Saturday

August 23, 2014

August 23, 2014

Posted by **Sarah** on Saturday, April 21, 2007 at 6:30pm.

f(x) = sinx

g(x) = cosx

x = 0

x = 2pi

I set my calculator to graph on the x-axis as a 2pi scale. The two functions appear to cross three times between x = 0 and 2pi. (including 2pi) Now, from top to bottom, I can't distinguish which equation is which. I know to look from left to right, and it appears that the first intersection has cosine on top, and the second has sin on top, but I'm not sure about the intersection at 2pi. Further, I know this requires the use of values on the unit circle that I'm not entirely sure how to use.

After I've found each top-bottom equation and can add them all together to get the integral from 0-2pi OF (3 different sets of cos and sin subtractions) how do I determine the values? Will it be for quadrant 1, quadrant 4, then quadrant 1 again? (In order of intersection)

Thank you in advance. These problems have a tendency to get very involved and I lose myself in them.

You need to integrate the function

ABS[f(x) - g(x)] from zero to 2 pi.

Here ABS denotes the absolute value.

Note that:

cos(x) - sin(x) = sqrt(2)cos(x + pi/4)

Use the formula:

cos(a + b) = cos(a)cos(b) - sin(a)sin(b)

to derive this formula.

So, you have to integrate the function:

sqrt(2) ABS[cos(x + pi/4)]

from zero to 2 pi.
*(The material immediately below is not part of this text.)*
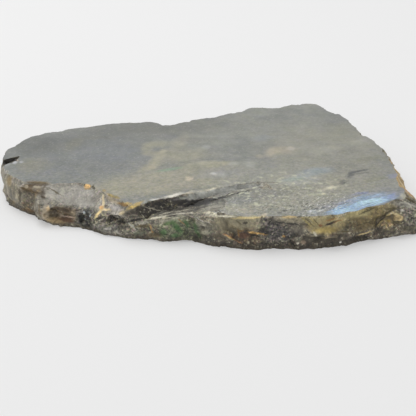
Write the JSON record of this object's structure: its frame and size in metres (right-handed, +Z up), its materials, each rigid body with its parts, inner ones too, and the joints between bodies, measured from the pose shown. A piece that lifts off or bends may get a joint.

Since the integral is over one period you can forget about the pi/4 and just integrate

sqrt(2) ABS[cos(x)] or perhaps slightly easier the function sqrt(2) ABS[sin(x)] from zero to 2 pi.

Integral of sqrt(2) ABS[sin(x)] dx

from zero to 2 pi is th same as twice the integral of sqrt(2) sin(x) from zero to pi.

Thank you so much for your help!

I'm having trouble putting that into a calculator using FnInt.

FnInt: (sqrt2) (ABS (cos(x))), x, 0, 2pi

Returns and error.

Is that the correct function etc? or am I missing something else?

Thanks again,

Sarah

Maybe you get the error because your calculator doesn't know how to integrate the absolute value of cosine.

Because we are integrating over an entire period, you can also integrate the absolute value of the sinus from zero to 2 pi, but that's twice the integral of sin(x) from zero to pi. The integral of sin(x) from zero to pi is 2. The answer is thus 4 sqrt(2).

If you sketch the two curves it is easy to see that they intersect at pi/4 and again at 5pi/4.

(Sarah, they don't intersect at 2pi because

sin(2pi)= 0, cos(2pi)=1 )

total area =

integral(cosx-sinx)dx from 0 to pi/4

+

integral(sinx-cosx)dx from pi/4 to 5pi/4

+ integral(cosx-sinx)dx from 5pi/4 to 2pi.

the integral of cosx-sinx is (sinx+cosx), the angles are all special angles and can be found without any calculators.

Thank you both again! Which values am I supposed to be using? I set up the integrals and FnInted the first one, which gave me a decimal. I figured I should get the same answer if I use the values from the unit circle for pi/4.

I had cos [(sqrt 2)/2]- sin [(sqrt 2)/2] - 1. This gave me a very different answer than the first decimal I got.